> [Exercise brief]
Repeat exactly the lines from the one containing "const x = poleX(2);" through the one containing "obj.data.transform(world)", both lines included, please, without any other lines.

╭──

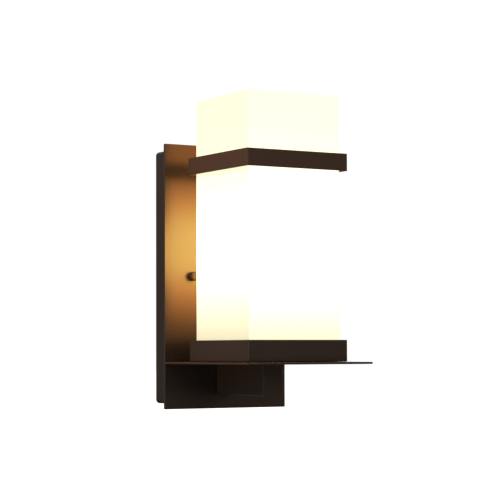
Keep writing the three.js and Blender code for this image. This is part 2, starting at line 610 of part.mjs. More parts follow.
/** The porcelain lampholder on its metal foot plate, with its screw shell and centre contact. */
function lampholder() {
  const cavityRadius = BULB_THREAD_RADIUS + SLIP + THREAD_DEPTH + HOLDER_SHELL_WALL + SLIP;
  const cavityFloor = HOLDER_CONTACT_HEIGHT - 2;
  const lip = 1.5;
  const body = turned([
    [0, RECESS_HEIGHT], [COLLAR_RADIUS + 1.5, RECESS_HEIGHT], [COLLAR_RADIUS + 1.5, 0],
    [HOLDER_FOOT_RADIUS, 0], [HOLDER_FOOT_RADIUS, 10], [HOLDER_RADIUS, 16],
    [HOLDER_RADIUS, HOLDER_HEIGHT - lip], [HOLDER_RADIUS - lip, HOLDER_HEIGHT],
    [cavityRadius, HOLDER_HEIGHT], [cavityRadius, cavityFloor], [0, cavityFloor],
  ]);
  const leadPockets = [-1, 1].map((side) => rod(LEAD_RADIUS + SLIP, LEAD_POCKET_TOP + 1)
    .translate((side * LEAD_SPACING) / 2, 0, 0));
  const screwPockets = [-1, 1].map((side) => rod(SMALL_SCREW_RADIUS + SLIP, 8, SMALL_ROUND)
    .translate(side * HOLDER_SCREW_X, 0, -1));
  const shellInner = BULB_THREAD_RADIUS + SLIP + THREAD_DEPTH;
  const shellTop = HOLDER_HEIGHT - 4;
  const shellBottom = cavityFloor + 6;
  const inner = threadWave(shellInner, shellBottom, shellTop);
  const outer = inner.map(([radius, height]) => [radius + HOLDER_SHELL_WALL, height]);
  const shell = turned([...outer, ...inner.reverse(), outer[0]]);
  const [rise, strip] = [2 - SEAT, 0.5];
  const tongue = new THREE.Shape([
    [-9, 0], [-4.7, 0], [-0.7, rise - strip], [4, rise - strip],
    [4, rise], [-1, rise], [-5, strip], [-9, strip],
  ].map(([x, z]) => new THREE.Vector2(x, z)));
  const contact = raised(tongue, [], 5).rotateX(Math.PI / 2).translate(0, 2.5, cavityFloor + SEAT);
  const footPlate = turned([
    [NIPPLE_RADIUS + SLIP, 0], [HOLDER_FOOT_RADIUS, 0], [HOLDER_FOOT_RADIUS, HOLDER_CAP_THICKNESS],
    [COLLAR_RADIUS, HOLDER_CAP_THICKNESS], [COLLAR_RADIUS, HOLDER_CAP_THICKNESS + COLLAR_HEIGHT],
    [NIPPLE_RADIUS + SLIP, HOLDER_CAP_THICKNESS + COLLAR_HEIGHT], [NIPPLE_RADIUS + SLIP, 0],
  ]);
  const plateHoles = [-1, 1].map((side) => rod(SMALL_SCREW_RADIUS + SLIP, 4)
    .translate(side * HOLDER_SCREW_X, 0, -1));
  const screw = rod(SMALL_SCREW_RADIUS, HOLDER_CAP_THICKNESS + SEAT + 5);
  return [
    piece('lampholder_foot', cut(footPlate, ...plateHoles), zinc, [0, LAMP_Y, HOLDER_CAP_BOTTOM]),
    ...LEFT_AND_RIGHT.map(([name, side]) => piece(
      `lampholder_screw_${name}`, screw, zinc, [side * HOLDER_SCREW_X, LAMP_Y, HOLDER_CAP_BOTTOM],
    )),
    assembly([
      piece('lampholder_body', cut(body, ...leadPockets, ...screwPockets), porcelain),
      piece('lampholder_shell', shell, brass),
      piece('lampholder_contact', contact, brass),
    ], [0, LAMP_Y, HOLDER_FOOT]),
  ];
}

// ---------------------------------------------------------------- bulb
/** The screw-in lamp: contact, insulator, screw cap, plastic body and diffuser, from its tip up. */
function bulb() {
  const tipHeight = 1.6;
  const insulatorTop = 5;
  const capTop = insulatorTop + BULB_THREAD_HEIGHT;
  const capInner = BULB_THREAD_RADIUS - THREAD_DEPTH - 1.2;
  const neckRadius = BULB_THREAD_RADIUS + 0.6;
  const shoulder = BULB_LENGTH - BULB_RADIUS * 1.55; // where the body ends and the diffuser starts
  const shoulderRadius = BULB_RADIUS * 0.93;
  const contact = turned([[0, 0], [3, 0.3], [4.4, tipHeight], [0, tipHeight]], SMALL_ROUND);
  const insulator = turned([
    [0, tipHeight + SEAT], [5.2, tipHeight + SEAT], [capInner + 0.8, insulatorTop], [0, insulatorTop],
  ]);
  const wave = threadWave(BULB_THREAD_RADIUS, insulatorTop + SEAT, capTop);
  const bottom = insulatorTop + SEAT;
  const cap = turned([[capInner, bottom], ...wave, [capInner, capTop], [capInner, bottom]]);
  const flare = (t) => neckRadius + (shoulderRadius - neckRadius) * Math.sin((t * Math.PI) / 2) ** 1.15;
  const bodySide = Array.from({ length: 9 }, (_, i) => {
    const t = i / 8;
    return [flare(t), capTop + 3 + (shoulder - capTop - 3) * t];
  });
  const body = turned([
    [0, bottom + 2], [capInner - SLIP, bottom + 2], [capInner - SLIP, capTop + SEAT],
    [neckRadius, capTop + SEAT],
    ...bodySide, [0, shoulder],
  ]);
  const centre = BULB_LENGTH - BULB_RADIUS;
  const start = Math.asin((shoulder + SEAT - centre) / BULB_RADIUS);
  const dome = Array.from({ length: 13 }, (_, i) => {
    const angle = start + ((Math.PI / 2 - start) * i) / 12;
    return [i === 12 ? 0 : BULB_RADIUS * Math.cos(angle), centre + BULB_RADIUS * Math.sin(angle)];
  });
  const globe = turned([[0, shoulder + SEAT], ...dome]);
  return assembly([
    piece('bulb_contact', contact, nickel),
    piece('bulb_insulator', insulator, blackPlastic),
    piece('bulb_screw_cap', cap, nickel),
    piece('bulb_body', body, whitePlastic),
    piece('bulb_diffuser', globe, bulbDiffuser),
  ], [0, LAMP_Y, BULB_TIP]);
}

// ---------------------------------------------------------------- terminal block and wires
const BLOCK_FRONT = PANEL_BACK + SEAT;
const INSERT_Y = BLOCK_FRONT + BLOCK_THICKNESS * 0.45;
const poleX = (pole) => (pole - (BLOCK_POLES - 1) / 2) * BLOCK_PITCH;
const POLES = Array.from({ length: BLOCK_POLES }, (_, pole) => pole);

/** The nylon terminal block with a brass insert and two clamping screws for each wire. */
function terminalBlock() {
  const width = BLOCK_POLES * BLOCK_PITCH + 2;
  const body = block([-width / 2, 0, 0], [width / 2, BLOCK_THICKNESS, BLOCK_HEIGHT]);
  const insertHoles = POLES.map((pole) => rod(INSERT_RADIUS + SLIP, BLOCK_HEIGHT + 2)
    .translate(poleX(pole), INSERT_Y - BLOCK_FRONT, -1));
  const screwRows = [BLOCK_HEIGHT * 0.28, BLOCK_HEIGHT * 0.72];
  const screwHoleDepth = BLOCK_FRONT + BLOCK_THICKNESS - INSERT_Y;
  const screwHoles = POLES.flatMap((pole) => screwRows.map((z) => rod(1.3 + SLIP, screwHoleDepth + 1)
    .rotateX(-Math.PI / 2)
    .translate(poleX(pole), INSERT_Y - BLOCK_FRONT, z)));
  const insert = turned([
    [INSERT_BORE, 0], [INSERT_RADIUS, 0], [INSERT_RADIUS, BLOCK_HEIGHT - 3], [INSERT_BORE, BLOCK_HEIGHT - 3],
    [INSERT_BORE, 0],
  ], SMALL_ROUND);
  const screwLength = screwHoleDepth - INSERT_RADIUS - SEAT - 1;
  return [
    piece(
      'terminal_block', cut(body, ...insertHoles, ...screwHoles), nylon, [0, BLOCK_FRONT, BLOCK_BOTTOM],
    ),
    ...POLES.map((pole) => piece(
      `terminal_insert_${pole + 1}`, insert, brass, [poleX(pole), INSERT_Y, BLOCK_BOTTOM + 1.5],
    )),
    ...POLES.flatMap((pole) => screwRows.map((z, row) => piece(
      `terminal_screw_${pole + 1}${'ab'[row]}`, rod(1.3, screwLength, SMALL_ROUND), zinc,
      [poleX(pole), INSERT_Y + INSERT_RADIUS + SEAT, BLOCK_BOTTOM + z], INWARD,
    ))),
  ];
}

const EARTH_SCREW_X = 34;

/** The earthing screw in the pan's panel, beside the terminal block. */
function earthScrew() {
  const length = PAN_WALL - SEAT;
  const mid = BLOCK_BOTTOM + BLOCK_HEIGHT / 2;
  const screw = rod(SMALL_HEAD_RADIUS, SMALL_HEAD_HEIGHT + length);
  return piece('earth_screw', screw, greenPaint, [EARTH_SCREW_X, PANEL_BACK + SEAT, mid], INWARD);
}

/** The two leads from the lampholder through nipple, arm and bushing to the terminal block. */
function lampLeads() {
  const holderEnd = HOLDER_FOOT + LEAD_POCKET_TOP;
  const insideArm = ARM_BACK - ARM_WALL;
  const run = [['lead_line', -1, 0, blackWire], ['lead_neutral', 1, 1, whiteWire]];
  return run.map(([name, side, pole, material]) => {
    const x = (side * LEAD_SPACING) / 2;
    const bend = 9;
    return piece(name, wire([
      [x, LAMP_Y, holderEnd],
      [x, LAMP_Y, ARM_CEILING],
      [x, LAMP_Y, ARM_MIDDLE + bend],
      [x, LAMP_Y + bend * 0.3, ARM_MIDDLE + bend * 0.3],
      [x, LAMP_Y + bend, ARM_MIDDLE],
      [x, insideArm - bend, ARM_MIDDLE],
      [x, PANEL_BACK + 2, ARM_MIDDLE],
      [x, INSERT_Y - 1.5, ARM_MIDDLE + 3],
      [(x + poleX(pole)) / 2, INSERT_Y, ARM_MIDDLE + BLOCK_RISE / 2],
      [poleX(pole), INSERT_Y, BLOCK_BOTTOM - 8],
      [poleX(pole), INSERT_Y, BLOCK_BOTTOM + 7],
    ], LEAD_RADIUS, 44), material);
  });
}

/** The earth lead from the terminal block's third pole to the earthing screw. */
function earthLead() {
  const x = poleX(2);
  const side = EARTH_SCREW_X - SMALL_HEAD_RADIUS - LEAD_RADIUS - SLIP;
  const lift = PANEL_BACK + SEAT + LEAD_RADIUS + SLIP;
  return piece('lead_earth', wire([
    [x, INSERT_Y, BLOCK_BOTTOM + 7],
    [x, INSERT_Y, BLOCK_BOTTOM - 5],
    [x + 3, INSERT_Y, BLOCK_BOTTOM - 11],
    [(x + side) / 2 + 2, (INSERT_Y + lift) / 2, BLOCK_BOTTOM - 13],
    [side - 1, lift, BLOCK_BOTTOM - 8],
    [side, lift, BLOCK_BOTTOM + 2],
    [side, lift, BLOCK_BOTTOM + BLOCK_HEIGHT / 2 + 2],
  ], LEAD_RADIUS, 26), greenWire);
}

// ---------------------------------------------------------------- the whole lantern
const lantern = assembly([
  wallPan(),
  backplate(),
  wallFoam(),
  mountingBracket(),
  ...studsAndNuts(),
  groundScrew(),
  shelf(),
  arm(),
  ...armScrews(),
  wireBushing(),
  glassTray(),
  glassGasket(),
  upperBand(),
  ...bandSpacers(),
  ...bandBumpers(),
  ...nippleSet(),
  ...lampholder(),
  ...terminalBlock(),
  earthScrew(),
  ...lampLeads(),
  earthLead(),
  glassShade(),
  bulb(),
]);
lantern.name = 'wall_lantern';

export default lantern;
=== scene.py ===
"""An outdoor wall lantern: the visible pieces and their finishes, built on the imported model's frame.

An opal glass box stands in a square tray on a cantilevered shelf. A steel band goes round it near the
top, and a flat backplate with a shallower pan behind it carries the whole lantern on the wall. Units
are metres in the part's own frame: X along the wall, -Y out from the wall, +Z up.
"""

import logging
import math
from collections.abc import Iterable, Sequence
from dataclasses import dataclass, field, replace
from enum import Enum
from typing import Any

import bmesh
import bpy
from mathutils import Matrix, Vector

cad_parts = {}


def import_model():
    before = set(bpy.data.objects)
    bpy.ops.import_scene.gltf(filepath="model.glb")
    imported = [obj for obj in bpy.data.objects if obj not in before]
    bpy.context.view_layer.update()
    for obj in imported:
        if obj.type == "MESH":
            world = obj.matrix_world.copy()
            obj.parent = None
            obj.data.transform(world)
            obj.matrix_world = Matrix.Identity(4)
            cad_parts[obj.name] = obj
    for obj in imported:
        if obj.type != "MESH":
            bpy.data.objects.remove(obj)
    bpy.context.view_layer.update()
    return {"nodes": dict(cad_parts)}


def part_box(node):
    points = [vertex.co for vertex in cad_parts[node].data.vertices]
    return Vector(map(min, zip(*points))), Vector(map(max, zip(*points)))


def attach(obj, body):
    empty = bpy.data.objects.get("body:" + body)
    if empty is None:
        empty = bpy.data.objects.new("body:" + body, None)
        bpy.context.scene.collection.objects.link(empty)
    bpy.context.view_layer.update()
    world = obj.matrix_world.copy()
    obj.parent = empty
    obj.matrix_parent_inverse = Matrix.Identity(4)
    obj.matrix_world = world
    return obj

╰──

> [The response]
  const x = poleX(2);
  const side = EARTH_SCREW_X - SMALL_HEAD_RADIUS - LEAD_RADIUS - SLIP;
  const lift = PANEL_BACK + SEAT + LEAD_RADIUS + SLIP;
  return piece('lead_earth', wire([
    [x, INSERT_Y, BLOCK_BOTTOM + 7],
    [x, INSERT_Y, BLOCK_BOTTOM - 5],
    [x + 3, INSERT_Y, BLOCK_BOTTOM - 11],
    [(x + side) / 2 + 2, (INSERT_Y + lift) / 2, BLOCK_BOTTOM - 13],
    [side - 1, lift, BLOCK_BOTTOM - 8],
    [side, lift, BLOCK_BOTTOM + 2],
    [side, lift, BLOCK_BOTTOM + BLOCK_HEIGHT / 2 + 2],
  ], LEAD_RADIUS, 26), greenWire);
}

// ---------------------------------------------------------------- the whole lantern
const lantern = assembly([
  wallPan(),
  backplate(),
  wallFoam(),
  mountingBracket(),
  ...studsAndNuts(),
  groundScrew(),
  shelf(),
  arm(),
  ...armScrews(),
  wireBushing(),
  glassTray(),
  glassGasket(),
  upperBand(),
  ...bandSpacers(),
  ...bandBumpers(),
  ...nippleSet(),
  ...lampholder(),
  ...terminalBlock(),
  earthScrew(),
  ...lampLeads(),
  earthLead(),
  glassShade(),
  bulb(),
]);
lantern.name = 'wall_lantern';

export default lantern;
=== scene.py ===
"""An outdoor wall lantern: the visible pieces and their finishes, built on the imported model's frame.

An opal glass box stands in a square tray on a cantilevered shelf. A steel band goes round it near the
top, and a flat backplate with a shallower pan behind it carries the whole lantern on the wall. Units
are metres in the part's own frame: X along the wall, -Y out from the wall, +Z up.
"""

import logging
import math
from collections.abc import Iterable, Sequence
from dataclasses import dataclass, field, replace
from enum import Enum
from typing import Any

import bmesh
import bpy
from mathutils import Matrix, Vector

cad_parts = {}


def import_model():
    before = set(bpy.data.objects)
    bpy.ops.import_scene.gltf(filepath="model.glb")
    imported = [obj for obj in bpy.data.objects if obj not in before]
    bpy.context.view_layer.update()
    for obj in imported:
        if obj.type == "MESH":
            world = obj.matrix_world.copy()
            obj.parent = None
            obj.data.transform(world)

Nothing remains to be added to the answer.